There are some musicians who don’t so much arrive in your consciousness as you suddenly realize they’ve been there all along. But with Tom Petty, there are a couple of moments that made him leap from “guy I don’t mind hearing on the radio” to “guy I listen to of my own volition and pick to sing at karaoke and consider dropping $100 on tickets to go see.”
The first came when I was working as a production editor at Working Woman magazine, which during the week or so each month when the magazine was going to press was a job big enough to require two people. My co-pilot at the time was a hilarious guy from Oklahoma named Brian, and we quickly bonded over our mutual musical tastes. One month, Brian presented me with a surprise gift: He’d bought a Tom Petty boxed set as a present to himself for completing a round of chemo for the leukemia he’d been fighting on and off for years, which meant he didn’t need his Greatest Hits single-CD collection anymore, so would I like it?
Wikipedia tells me that Tom Petty’s Greatest Hits has gone 10x platinum, so odds are that you don’t need me to tell you about it. But still: It’s one of those albums that the minute I had it, I didn’t know how I’d lived without it. Just about every song is a classic, and the whole collection is just varied enough that re-listening never becomes tiresome. (It remains my go-to road trip CD.) And it’s a great reminder that Petty has managed to take classic Top 40 guitar rock and … elevate it? Perfect it? One of those, or both.
The second moment arrived a few years later, when my friend Matthew was helping to produce my band’s album (okay, he was mostly showing us how to use dynamic compression in Cool Edit Pro so we could burn better CDRs, but it sounds more impressive the other way) and mentioned that one of the best-produced albums he knew of was Tom Petty’s solo album Wildflowers, which Rick Rubin (yes, the Def Jam guy with the crazy beard before its time) had helped make into a stripped-down, intimate beauty. I didn’t know this album at all beyond the single “You Don’t Know How It Feels” — which mostly got attention at the time because radio stations forced Petty to release an edit that bleeped the line “let’s roll another joint” — but it turned out to be another can’t-miss selection, with terrific songs including the title track, “You Wreck Me,” “Cabin Down Below,” and the positively demented “Honey Bee,” which features one of my favorite over-the-top Tom Petty lyric sequences:
She give me her monkey hand
And a Rambler sedan
I’m the king of Milwaukee
Her juju beads are so nice
She kissed my third cousin twice
I’m the king of Pomona
Tom Petty and Neil Young are very much linked in my mind, not just because they occupy a similar folk-rock-turned-up-to-11 musical space, but because both start with classic rock forms and subjects and go off at oblique angles. A remarkable percentage of Tom Petty songs are about “girl, you’re so beautiful, and I can show you a better life/can wait for you if I have to/had to leave you,” but they manage to do so in a way that transcends triteness, or at least conveys the depths of emotion behind the trite. If there was a third defining Tom Petty moment for me, it was when I first heard Wreckless Eric and Amy Rigby’s cover of “Walls,” which I’d somehow missed on its initial release, and which is one of the sweetest love songs (lost/unrequited category) ever written.

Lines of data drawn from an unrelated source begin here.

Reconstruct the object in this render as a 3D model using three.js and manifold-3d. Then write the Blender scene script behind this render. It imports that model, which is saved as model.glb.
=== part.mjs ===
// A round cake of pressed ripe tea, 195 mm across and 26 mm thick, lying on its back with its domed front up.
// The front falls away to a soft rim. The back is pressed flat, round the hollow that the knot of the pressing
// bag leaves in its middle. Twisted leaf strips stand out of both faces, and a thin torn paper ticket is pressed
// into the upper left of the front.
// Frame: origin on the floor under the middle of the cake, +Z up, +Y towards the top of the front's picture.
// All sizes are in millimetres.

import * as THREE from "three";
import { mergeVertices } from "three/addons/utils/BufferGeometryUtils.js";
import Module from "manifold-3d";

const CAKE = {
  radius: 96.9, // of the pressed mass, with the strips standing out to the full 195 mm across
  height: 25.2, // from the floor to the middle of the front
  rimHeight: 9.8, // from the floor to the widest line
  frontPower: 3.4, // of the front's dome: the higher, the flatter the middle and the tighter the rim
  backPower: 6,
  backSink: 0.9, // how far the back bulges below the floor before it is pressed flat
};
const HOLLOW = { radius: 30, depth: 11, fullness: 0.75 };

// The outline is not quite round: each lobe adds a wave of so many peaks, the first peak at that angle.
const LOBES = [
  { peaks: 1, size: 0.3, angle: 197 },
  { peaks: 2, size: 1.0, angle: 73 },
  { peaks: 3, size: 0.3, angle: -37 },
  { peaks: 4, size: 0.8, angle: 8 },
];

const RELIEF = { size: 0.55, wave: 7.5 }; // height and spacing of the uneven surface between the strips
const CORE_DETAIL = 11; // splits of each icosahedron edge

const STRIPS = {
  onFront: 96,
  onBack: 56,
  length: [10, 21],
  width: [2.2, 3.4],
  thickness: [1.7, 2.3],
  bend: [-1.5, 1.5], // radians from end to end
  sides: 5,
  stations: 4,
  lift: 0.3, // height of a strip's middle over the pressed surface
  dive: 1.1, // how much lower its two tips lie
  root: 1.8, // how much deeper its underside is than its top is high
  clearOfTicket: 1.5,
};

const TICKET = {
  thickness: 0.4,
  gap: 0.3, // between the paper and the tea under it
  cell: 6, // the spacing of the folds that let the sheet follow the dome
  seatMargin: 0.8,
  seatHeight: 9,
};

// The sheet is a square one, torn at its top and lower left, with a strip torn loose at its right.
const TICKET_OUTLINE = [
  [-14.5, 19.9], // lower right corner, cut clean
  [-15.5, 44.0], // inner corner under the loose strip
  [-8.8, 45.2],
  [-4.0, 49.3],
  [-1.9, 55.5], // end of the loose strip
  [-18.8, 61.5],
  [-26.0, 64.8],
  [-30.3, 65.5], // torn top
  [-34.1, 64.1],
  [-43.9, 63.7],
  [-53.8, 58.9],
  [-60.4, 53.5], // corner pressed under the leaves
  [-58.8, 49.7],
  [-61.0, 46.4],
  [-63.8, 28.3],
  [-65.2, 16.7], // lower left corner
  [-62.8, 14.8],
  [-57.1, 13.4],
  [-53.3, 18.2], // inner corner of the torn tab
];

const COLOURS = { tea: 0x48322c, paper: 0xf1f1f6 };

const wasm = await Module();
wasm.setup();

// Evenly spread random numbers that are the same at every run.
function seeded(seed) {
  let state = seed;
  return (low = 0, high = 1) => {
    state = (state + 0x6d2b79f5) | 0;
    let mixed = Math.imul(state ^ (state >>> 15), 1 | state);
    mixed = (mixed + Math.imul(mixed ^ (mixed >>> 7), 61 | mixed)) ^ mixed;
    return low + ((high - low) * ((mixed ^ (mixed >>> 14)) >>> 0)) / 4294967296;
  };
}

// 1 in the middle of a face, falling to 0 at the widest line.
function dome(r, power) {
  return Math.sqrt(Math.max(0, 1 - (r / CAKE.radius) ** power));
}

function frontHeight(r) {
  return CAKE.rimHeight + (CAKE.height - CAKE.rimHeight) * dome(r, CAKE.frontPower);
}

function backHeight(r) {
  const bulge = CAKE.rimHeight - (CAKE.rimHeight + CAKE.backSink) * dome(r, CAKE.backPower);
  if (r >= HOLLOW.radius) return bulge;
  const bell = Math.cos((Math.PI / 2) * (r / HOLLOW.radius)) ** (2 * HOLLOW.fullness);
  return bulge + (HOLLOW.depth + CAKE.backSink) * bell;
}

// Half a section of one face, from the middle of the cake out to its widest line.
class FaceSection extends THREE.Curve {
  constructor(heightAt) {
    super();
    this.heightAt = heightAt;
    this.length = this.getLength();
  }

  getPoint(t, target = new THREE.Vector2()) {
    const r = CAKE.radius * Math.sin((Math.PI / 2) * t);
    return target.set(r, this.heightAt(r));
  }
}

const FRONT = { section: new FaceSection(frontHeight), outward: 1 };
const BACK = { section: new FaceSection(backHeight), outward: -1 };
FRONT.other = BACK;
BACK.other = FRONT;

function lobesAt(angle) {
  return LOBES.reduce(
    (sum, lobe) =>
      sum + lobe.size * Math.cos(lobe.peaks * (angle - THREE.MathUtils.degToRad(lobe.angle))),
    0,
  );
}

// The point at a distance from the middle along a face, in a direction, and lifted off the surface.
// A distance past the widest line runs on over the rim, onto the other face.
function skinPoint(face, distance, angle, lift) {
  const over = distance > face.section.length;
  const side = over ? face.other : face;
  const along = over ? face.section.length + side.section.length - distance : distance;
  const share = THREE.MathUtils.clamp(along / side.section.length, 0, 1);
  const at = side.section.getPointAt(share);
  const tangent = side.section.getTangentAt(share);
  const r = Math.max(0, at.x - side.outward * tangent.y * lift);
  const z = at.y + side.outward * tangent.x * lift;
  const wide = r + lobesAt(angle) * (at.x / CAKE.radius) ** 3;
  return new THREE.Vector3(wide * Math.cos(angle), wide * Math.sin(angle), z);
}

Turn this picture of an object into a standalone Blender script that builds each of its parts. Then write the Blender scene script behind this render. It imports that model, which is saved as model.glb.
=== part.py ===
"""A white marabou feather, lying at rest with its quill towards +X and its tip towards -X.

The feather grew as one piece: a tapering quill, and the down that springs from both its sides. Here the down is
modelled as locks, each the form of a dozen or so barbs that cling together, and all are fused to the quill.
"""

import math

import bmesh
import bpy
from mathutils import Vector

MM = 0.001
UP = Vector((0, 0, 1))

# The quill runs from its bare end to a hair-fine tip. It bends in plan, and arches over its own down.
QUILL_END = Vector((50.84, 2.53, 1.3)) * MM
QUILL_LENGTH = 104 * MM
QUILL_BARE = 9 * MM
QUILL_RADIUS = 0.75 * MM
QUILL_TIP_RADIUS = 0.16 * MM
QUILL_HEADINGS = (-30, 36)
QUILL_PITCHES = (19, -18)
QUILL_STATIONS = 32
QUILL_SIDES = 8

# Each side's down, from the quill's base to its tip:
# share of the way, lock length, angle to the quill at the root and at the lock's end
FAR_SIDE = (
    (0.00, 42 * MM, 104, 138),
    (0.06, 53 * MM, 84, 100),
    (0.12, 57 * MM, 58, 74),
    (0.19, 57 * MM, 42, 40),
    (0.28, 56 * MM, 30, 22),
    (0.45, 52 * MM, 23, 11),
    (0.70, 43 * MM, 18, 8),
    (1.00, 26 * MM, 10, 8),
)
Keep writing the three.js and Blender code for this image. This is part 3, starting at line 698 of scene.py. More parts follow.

I still haven’t managed to see Tom Petty live — he played a set of shows at the Beacon Theater a couple of years back that I really wanted to go to, but they sold out in seconds (or at least Ticketmaster insisted they did) and I don’t love him so much that I was ready to spend $150 on StubHub. For some reason I never went to see him with Brian — in fact, I never went to any concerts with Brian, turning down his offer to go see Neil Young at Madison Square Garden because I was fed up with arena shows. I’m sorry I didn’t go, and not only because Brian’s been gone for over 15 years now, as that moment when he bought the Tom Petty boxed set turned out to be the high point in his fight with leukemia. I wish he were around for me to thank, and to chat with on Facebook about classic rock favorites, and to say something to him when he’s distracted so he can respond with his favorite Oklahomaism, “You did what behind the barn?” Not too unlike Tom Petty, he was a superficially simple guy whose complexities ran deep. You want to appreciate those people while you can.